The Treasure of Pikatuth A simple Mars adventure story about an abandoned machinery that grants immortal life but takes away the ability to sleep. Pretty spooky! Also has a mind control device, which is arguably much more interesting and terrifying when examined closely.

What's Expected of Us (Ted Chiang) / Fate (Zenaida Hippius) - A pair of stories about free will, fate, and predestination. The Chiang story was definitely the lesser of the two; it relies on what I think is an incorrect understanding of Free Will. Extended monologue incoming: in Freshman year of college, I had to take an elective course on philosophy/religion, and the subject of Free Will was duly covered, and to me the idea seemed flawed, e.g. you have some brain machinery which evaluates and makes decisions and which is seemingly deterministic (or perhaps there is some quantum chance involved, but nothing you would consider meaningful). So if you have machinery which pumps out decisions, what exactly could be meant by Free Will (in the capitalized sense)? E.g. the machinery gives you a deterministic decision/action, would you then ignore that result and pick something else? If so, by what means if not by more machinery? The only other possible alternative is just random chance out of a set of possibilities, which A) isn't deeply meaningful either and B) could also be understood as just another part of decision-making machinery. As best as I can tell, somewhere in the deeps of history some Christians needed to get out of a logical corner they had painted themselves into (I believe it was to the _Problem of Evil_), and they came up with the ill-founded concept of Free Will in order to hide one fallacy with another. And that conception of Free Will rolled down through the ages, till it reached my Freshman class. At the time of the class I did a minor, minor study of other books on the subject to see if I could find other people who had similar thoughts to mine, but all I came up with was more bafflegab. At least until a few years later when I read Iain Banks' _The Player of Games_, and one of his characters tosses off this line:

"And what is free will anyway? Chance. The random factor. If one is not ultimately predictable, then of course that's all it can be. I get so frustrated with people who can't see this! Even a human should be able to understand it's obvious."

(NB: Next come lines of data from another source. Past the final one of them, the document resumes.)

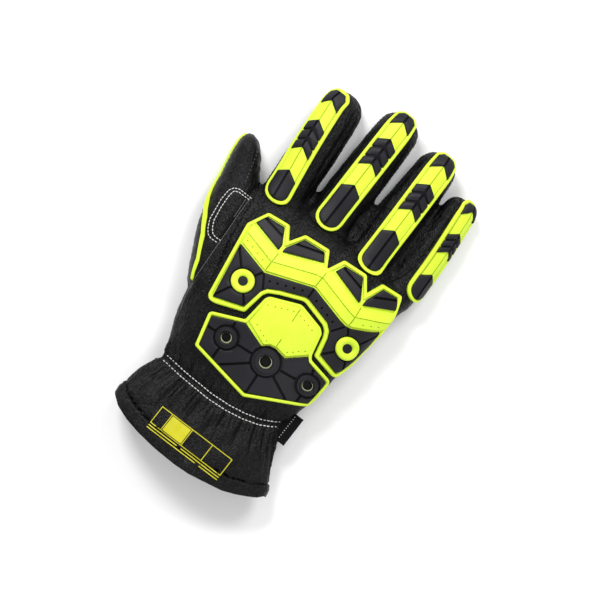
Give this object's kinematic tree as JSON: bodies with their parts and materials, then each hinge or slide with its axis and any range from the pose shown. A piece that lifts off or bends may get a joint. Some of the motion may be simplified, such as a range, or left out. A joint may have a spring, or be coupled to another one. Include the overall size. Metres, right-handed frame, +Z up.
{
  "type": "impact glove",
  "caption": "Right-hand cut and impact resistant leather work glove in black, with fluorescent yellow moulded rubber guards on the back, fingers and thumb, and a flared gathered cuff.",
  "frame": {"origin": "On the resting face, on the plane of the palm's flat underside, under the middle of the hand.", "axes": "+X towards the little finger, +Y along the fingers to their tips, +Z up out of the back of the hand."},
  "size_m": [0.1494, 0.2609, 0.0438],
  "materials": {
    "leather": "black grain leather, slightly worn sheen",
    "yellow_rubber": "fluorescent yellow-green thermoplastic rubber, satin",
    "black_rubber": "charcoal thermoplastic rubber, satin",
    "woven_tag": "black woven tape"
  },
  "bodies": {
    "root": {"back_panel": "leather", "palm_panel": "leather", "fourchette_index_middle": "leather", "fourchette_middle_ring": "leather", "fourchette_ring_little": "leather", "thumb_panel": "leather", "cuff": "leather", "cuff_hem": "leather", "thumb_patch": "leather", "index_guard": "yellow_rubber", "middle_guard": "yellow_rubber", "ring_guard": "yellow_rubber", "little_guard": "yellow_rubber", "thumb_guard": "yellow_rubber", "knuckle_guard": "yellow_rubber", "shield_guard": "yellow_rubber", "ring_left": "yellow_rubber", "ring_right": "yellow_rubber", "knuckle_pad_1": "black_rubber", "knuckle_pad_2": "black_rubber", "knuckle_pad_3": "black_rubber", "knuckle_pad_4": "black_rubber", "knuckle_field": "black_rubber", "shield_field": "black_rubber", "boss_1": "black_rubber", "boss_2": "black_rubber", "boss_3": "black_rubber", "index_base_pad": "black_rubber", "index_chevron_1": "black_rubber", "index_chevron_2": "black_rubber", "index_chevron_3": "black_rubber", "index_tip_pad": "black_rubber", "middle_base_pad": "black_rubber", "middle_chevron_1": "black_rubber", "middle_chevron_2": "black_rubber", "middle_chevron_3": "black_rubber", "middle_tip_pad": "black_rubber", "ring_base_pad": "black_rubber", "ring_chevron_1": "black_rubber", "ring_chevron_2": "black_rubber", "ring_chevron_3": "black_rubber", "ring_tip_pad": "black_rubber", "little_base_pad": "black_rubber", "little_chevron_1": "black_rubber", "little_chevron_2": "black_rubber", "little_chevron_3": "black_rubber", "little_tip_pad": "black_rubber", "side_tag": "woven_tag"}
  },
  "joints": []
}
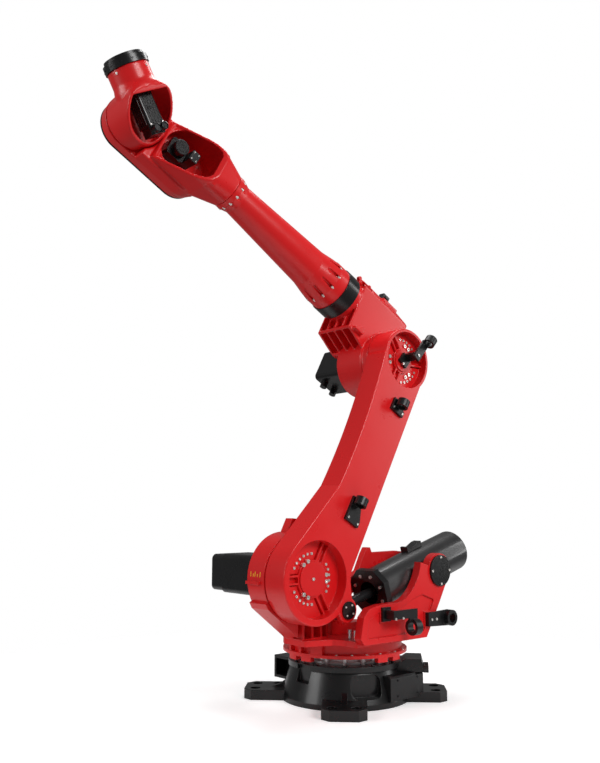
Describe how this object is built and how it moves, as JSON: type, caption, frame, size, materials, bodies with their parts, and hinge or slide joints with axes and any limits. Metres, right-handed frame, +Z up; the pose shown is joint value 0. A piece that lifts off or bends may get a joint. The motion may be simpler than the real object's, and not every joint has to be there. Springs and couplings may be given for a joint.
{
  "type": "industrial robot arm",
  "caption": "Six-axis articulated robot arm on a footed base, with a spring balancer beside the lower arm and a bolted tool flange.",
  "frame": {"origin": "on the slewing axis at floor level, at the centre of the base's foot bolt holes", "axes": "+X towards the front, the side the arm reaches to; +Y to the robot's left, the side of the lower arm; +Z up along the slewing axis"},
  "size_m": [2.047, 0.91, 2.9662],
  "materials": {
    "red_paint": "glossy red paint on cast metal",
    "black_finish": "satin black paint and anodising on castings and motors",
    "bare_steel": "bare turned steel"
  },
  "bodies": {
    "base": {"base_casting": "black_finish", "slew_bearing": "bare_steel", "service_box": "black_finish", "connector_box": "black_finish", "socket_box": "black_finish", "cable_sockets": "black_finish"},
    "turret": {"turret_casting": "red_paint", "shoulder_motor": "black_finish", "slew_motor": "black_finish", "near_bracket": "red_paint", "far_bracket": "red_paint", "near_trunnion": "black_finish", "far_trunnion": "black_finish", "stop_pins": "bare_steel", "front_cable_clamp": "black_finish", "rear_cable_clamp": "black_finish"},
    "lower_arm": {"lower_arm_casting": "red_paint", "shoulder_hub": "red_paint", "elbow_hub": "red_paint", "balancer_pin": "black_finish", "lower_cable_clip": "black_finish", "upper_cable_clip": "black_finish", "elbow_cable_bracket": "black_finish"},
    "elbow": {"elbow_casting": "red_paint", "elbow_motor": "black_finish", "roll_reducer": "black_finish", "elbow_top_plate": "red_paint", "elbow_connector": "black_finish"},
    "forearm": {"forearm_tube": "red_paint", "wrist_housing": "red_paint", "wrist_cover": "black_finish", "wrist_motor": "black_finish", "wrist_connector": "black_finish"},
    "wrist": {"tilt_housing": "red_paint", "tool_motor": "black_finish", "tool_reducer": "black_finish"},
    "tool": {"tool_flange": "black_finish"},
    "balancer": {"balancer_cylinder": "black_finish", "balancer_flange": "black_finish", "lifting_bracket": "black_finish"},
    "rod": {"balancer_rod": "black_finish"}
  },
  "joints": [
    {"name": "slewing", "type": "hinge", "parent": "base", "child": "turret", "pos_m": [0, 0, 0.2], "axis": [0, 0, 1], "range_deg": [-160, 160]},
    {"name": "shoulder", "type": "hinge", "parent": "turret", "child": "lower_arm", "pos_m": [0.453, 0, 0.615], "axis": [0, 1, 0], "range_deg": [-10, 90]},
    {"name": "elbow", "type": "hinge", "parent": "lower_arm", "child": "elbow", "pos_m": [-0.17954, 0, 1.69314], "axis": [0, -1, 0], "range_deg": [-70, 80]},
    {"name": "forearm_roll", "type": "hinge", "parent": "elbow", "child": "forearm", "pos_m": [-0.28398, 0, 1.88791], "axis": [0.8813, 0, 0.4726], "range_deg": [-180, 180]},
    {"name": "wrist_tilt", "type": "hinge", "parent": "forearm", "child": "wrist", "pos_m": [1.2301, 0, 2.69975], "axis": [0, -1, 0], "range_deg": [-125, 60]},
    {"name": "tool_turn", "type": "hinge", "parent": "wrist", "child": "tool", "pos_m": [1.2301, 0, 2.69975], "axis": [0.4955, 0, 0.8686], "range_deg": [-350, 350]},
    {"name": "balancer_swing", "type": "hinge", "parent": "turret", "child": "balancer", "pos_m": [-0.283, 0.235, 0.625], "axis": [0, -1, 0], "range_deg": [-3.6, 32.4]},
    {"name": "rod_swing", "type": "hinge", "parent": "lower_arm", "child": "rod", "pos_m": [0.26975, 0.235, 0.46691], "axis": [0, -1, 0], "range_deg": [-13.6, 122.4]}
  ],
  "couplings": [
    {"joint": "balancer_swing", "follows": "shoulder", "ratio": 0.36},
    {"joint": "rod_swing", "follows": "shoulder", "ratio": 1.36}
  ]
}
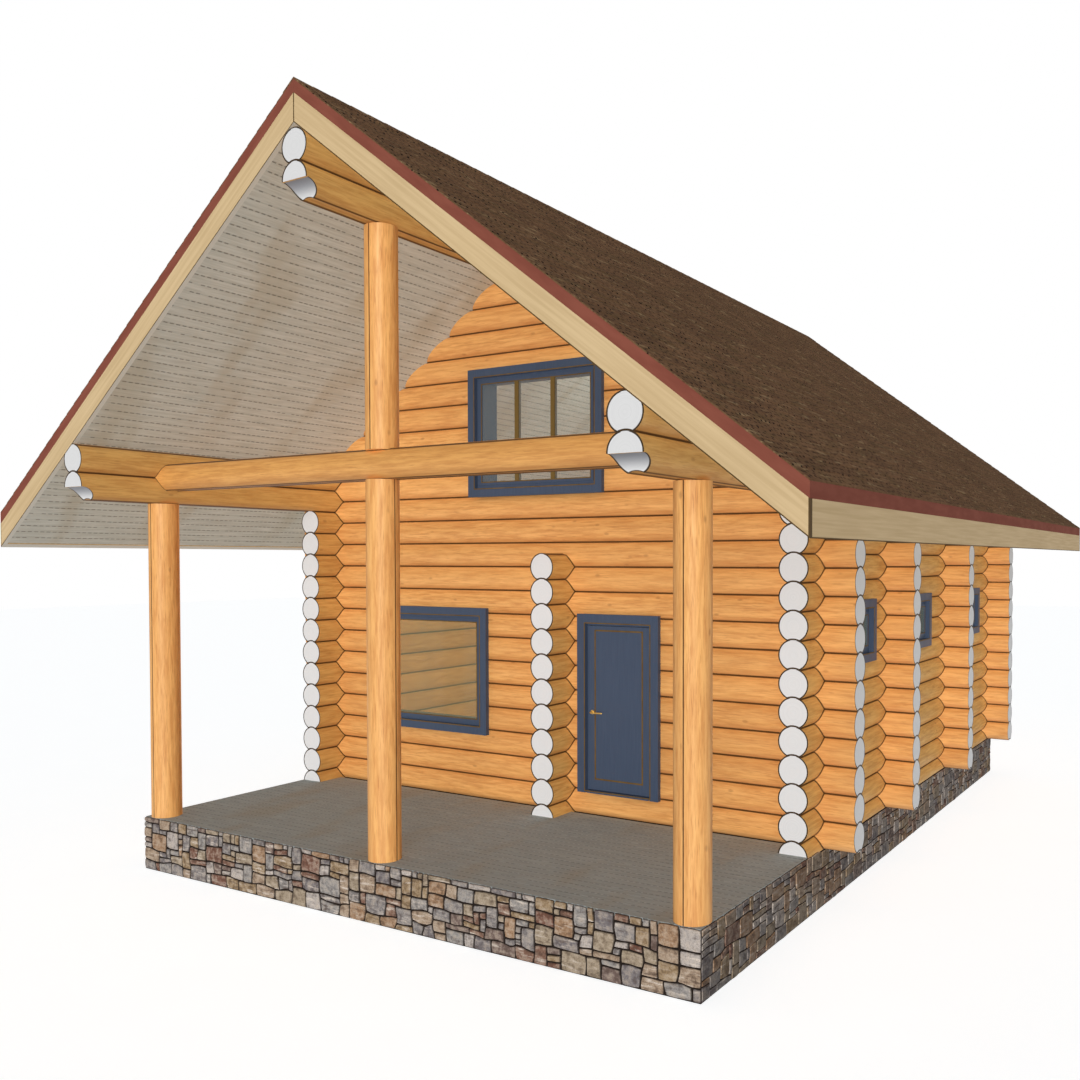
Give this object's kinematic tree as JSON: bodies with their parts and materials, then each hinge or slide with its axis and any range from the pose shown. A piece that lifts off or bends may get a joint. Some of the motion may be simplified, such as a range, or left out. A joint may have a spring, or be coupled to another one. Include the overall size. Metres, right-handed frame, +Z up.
{
  "type": "log bathhouse",
  "caption": "Small log bathhouse on a stone plinth, with a steep gable roof over a deep porch on log posts, gable and side windows and an entrance door that opens.",
  "frame": {"origin": "on the ground under the middle of the roof's plan", "axes": "+X to the right along the porch front, +Y from the porch to the back gable, +Z up"},
  "size_m": [8.45, 10.535, 6.7767],
  "materials": {
    "round_log": "oiled round pine logs",
    "fieldstone": "rubble stone in dark joints",
    "deck_board": "grey stained deck boards",
    "floor_board": "planed floor boards",
    "sawn_timber": "sawn timber",
    "soffit_board": "grey-beige boards",
    "shingle": "mottled dark brown bitumen shingles",
    "cream_board": "cream painted boards",
    "red_trim": "red-brown painted boards",
    "blue_joinery": "slate blue painted timber",
    "window_glass": "clear window glass",
    "brass": "polished brass"
  },
  "bodies": {
    "house": {"plinth_front": "fieldstone", "plinth_left": "fieldstone", "plinth_right": "fieldstone", "plinth_back": "fieldstone", "plinth_strips": "fieldstone", "porch_deck": "deck_board", "ground_floor": "floor_board", "left_wall": "round_log", "right_wall": "round_log", "front_sill_log": "round_log", "front_wall_left": "round_log", "front_wall_right": "round_log", "front_wall_over_door": "round_log", "front_gable": "round_log", "back_wall": "round_log", "back_gable": "round_log", "long_partition": "round_log", "front_partition": "round_log", "back_partition": "round_log", "side_purlins": "round_log", "ridge_purlins": "round_log", "tie_beam": "round_log", "king_post": "round_log", "left_post": "round_log", "middle_post": "round_log", "right_post": "round_log", "rafters": "sawn_timber", "soffit_left": "soffit_board", "soffit_right": "soffit_board", "roof_deck_left": "sawn_timber", "roof_deck_right": "sawn_timber", "shingles_left": "shingle", "shingles_right": "shingle", "rake_boards": "cream_board", "eave_boards": "cream_board", "roof_edge_trim": "red_trim", "door_frame": "blue_joinery", "window_frames": "blue_joinery", "window_sashes": "blue_joinery", "window_glass": "window_glass", "attic_joists": "sawn_timber", "attic_floor": "floor_board", "inner_door_linings": "floor_board"},
    "door": {"door_leaf": "blue_joinery"},
    "lever": {"door_lever": "brass"}
  },
  "joints": [
    {"name": "door_hinge", "type": "hinge", "parent": "house", "child": "door", "pos_m": [1.377, -2.2605, 1.6012], "axis": [0, 0, 1], "range_deg": [0, 110]},
    {"name": "lever_turn", "type": "hinge", "parent": "door", "child": "lever", "pos_m": [0.719, -2.2225, 1.559], "axis": [0, 1, 0], "range_deg": [0, 40], "stiffness_Nm_per_rad": 1.5, "springref_deg": -57.3}
  ]
}
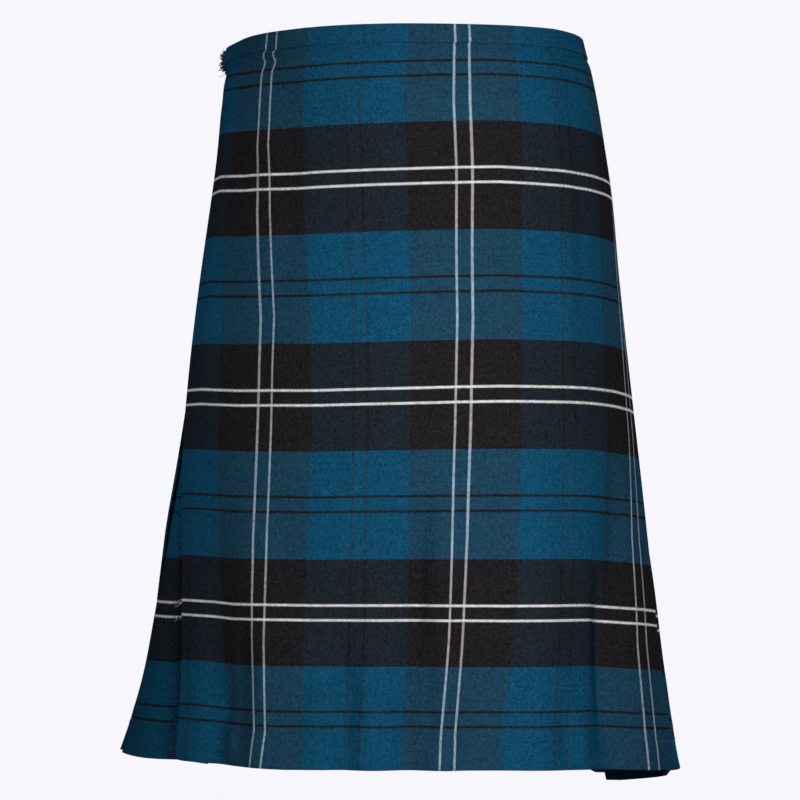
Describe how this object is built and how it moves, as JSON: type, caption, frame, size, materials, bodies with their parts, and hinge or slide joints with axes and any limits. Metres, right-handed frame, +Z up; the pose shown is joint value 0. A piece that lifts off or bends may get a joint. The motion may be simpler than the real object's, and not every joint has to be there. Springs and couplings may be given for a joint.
{
  "type": "worn scottish kilt",
  "caption": "Worn wrap-around kilt: flat fringed front apron over an under apron, knife-pleated back, narrow waistband and buckled hip straps.",
  "frame": {"origin": "centre of the waist opening, level with the waistband's top edge", "axes": "+Z up along the body, -Y to the front (the apron faces -Y), +X to the wearer's left"},
  "size_m": [0.4757, 0.3899, 0.6214],
  "materials": {
    "tartan": "brushed wool twill in a blue and black check with white overcheck lines",
    "fringe_yarn": "loose wool yarn",
    "black_leather": "smooth black strap leather",
    "polished_steel": "polished steel"
  },
  "bodies": {
    "root": {"over_apron": "tartan", "back_pleats": "tartan", "under_apron": "tartan", "waistband_front": "tartan", "waistband_back": "tartan", "waistband_under": "tartan", "apron_fringe": "fringe_yarn", "strap_left": "black_leather", "strap_tab_left": "black_leather", "strap_keeper_left": "black_leather", "buckle_left": "polished_steel", "buckle_prong_left": "polished_steel", "strap_right": "black_leather", "strap_tab_right": "black_leather", "strap_keeper_right": "black_leather", "buckle_right": "polished_steel", "buckle_prong_right": "polished_steel"}
  },
  "joints": []
}
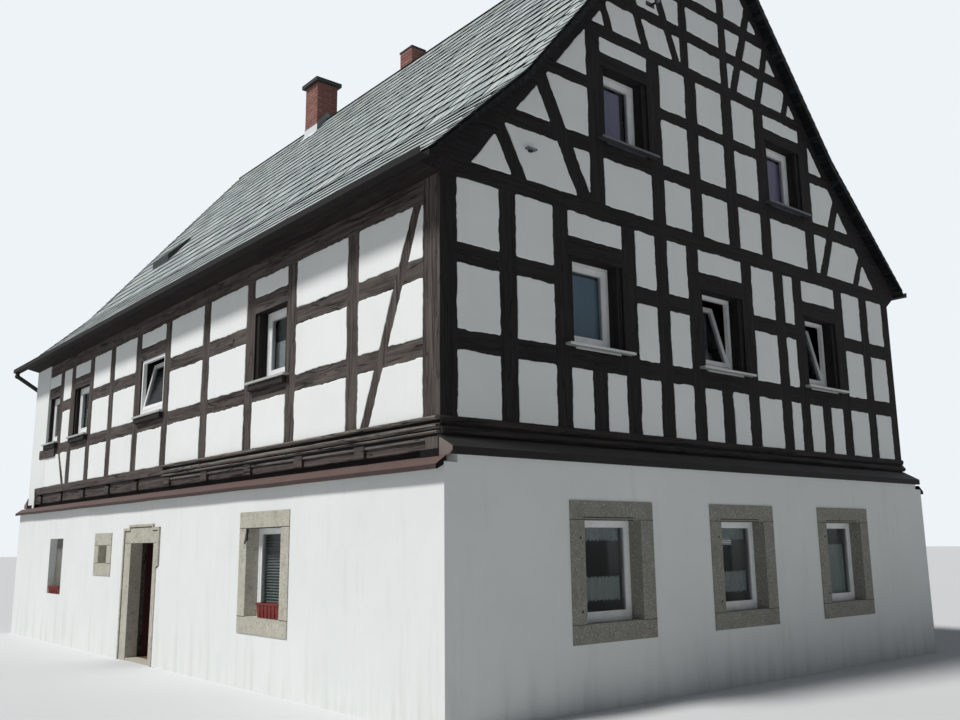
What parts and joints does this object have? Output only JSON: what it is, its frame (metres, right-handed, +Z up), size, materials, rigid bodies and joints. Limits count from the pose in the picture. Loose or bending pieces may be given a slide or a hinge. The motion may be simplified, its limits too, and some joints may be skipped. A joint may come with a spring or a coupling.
{
  "type": "half-timbered house",
  "caption": "Half-timbered house with a plastered stone ground floor, a moulded sill band, a timber gable, a steep slated roof and an entrance door that opens inwards.",
  "frame": {"origin": "middle of the bounding box's base, on the ground", "axes": "+Y from the front gable to the back along the ridge, +X to the right of the front gable, +Z up"},
  "size_m": [10.47, 15.51, 12.6],
  "materials": {
    "plaster_wall": "limewashed rough plaster on stone",
    "granite": "tooled granite, dull",
    "floor_boards": "worn floor boards",
    "gable_apron_metal": "dark weathered sheet metal",
    "red_apron": "reddish-brown painted sheet",
    "dark_timber": "near-black stained timber",
    "grey_timber": "weathered grey-brown timber",
    "panel_plaster": "smooth white plaster",
    "light_metal": "thin light sheet metal",
    "white_frame": "white window frames",
    "window_glass": "clear window glass",
    "slate": "natural slate in courses",
    "ridge_metal": "dark weathered metal",
    "brick": "fired brick with light joints",
    "red_door": "dark red painted wood"
  },
  "bodies": {
    "house": {"front_wall_ground": "plaster_wall", "back_wall_ground": "plaster_wall", "left_wall_near_door": "plaster_wall", "left_wall_far_of_door": "plaster_wall", "left_wall_over_door": "plaster_wall", "right_wall_ground": "plaster_wall", "door_reveals": "plaster_wall", "window_lintels_and_sills": "granite", "window_jambs": "granite", "door_lintel_and_threshold": "granite", "door_jambs": "granite", "ground_floor": "floor_boards", "door_floor": "floor_boards", "upper_floor": "floor_boards", "attic_floor": "floor_boards", "gable_aprons": "gable_apron_metal", "eaves_aprons": "red_apron", "bearing_plates": "dark_timber", "gable_sills": "dark_timber", "eaves_sills": "grey_timber", "sill_mouldings": "grey_timber", "beam_ends": "grey_timber", "beam_fillers": "grey_timber", "gable_posts_and_studs": "dark_timber", "gable_rails": "dark_timber", "gable_panels": "panel_plaster", "eaves_posts": "grey_timber", "eaves_rails": "grey_timber", "eaves_panels": "panel_plaster", "braces": "grey_timber", "plastered_piers": "plaster_wall", "gable_plates": "dark_timber", "eaves_plates": "grey_timber", "window_linings": "dark_timber", "window_sills": "light_metal", "frame_stiles": "white_frame", "frame_rails": "white_frame", "sash_stiles": "white_frame", "sash_rails": "white_frame", "window_glass": "window_glass", "flower_boxes": "red_door", "roof_left": "slate", "roof_right": "slate", "roof_kicks": "slate", "ridge_beam": "dark_timber", "ridge_cap": "ridge_metal", "gable_rafters": "dark_timber", "sprockets": "dark_timber", "eaves_boxing": "dark_timber", "gutters": "ridge_metal", "downpipes": "ridge_metal", "roof_hatch": "ridge_metal", "chimneys": "brick", "chimney_caps": "ridge_metal", "door_hooks": "ridge_metal"},
    "door": {"door_leaf": "red_door", "door_hardware": "ridge_metal"}
  },
  "joints": [
    {"name": "door_hinge", "type": "hinge", "parent": "house", "child": "door", "pos_m": [-4.648, 0.677, 0.95], "axis": [0, 0, 1], "range_deg": [-90, 0]}
  ]
}
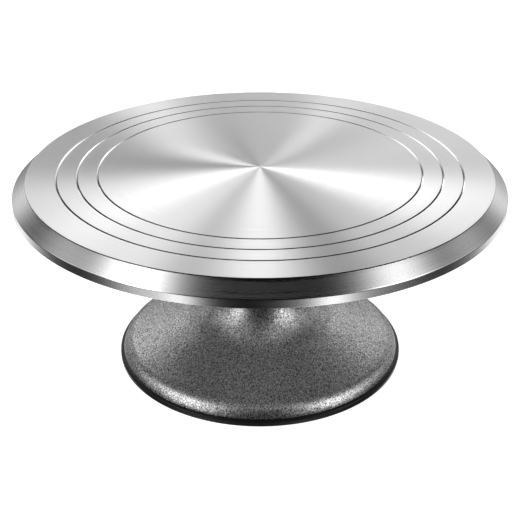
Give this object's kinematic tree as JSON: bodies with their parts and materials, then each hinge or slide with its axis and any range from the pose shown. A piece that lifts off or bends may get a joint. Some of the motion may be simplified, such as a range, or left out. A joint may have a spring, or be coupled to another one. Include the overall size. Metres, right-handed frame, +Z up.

That was one of the moments I fell in love with Banks, that just as a minor aside he has written something more insightful on Free Will than most scholars on the subject ever come up with (assuming Banks' actually believed the line he put in his character's mouth, assuming both he and I aren't missing something entirely). *Anyway*. This is all just to say that Chiang's story is based upon the difficulty and disruption of giving up this received idea of Free Will, when really it's not a big deal since the concept was nonsense to begin with. All the cool kids abandoned the idea years and years ago, and the un-cool kids don't care about such ideological/philosophical issues and will happily ignore a dozen contradictions in their beliefs before breakfast each day.

The second story in the pair, _Fate_, was much better despite being written 100 years earlier. This story involves a lady who was mystically gifted/cursed with knowledge of all the future moments of her life, so that she remembers the future events of her life in the same way she remembers the past events of her life. Essentially, she has already received spoilers for *everything*. It's actually a bit better than that; if she would have lived a life N, and then would have lived a life N+1 given the perfect foreknowledge of life N, she is *actually* given the knowledge of life N+1 and she never got to experience/have foreknowledge of life N. If you want to get technical, you could say that well, life N+1 would in turn spawn a life N+2, and so on, with the sequence never settling down. E.g. if your foreknowledge/Fate told you that you were going to get a muffin at the bakery today, why not just fuck with it and get an apple-fritter instead? And if that in turn led to a life N+3 where you have foreknowledge of getting an apple-fritter, why not get a muffin instead in life N+4? Perhaps the Countess in the story did not have the same intrinsic desire to poke Fate that I do. In any case, this was a more engaging and well thought out take on the same idea of the lack of Free Will, and one that actually makes it into a curse since the foreknowledge would ruin all of the delight of surprise in life.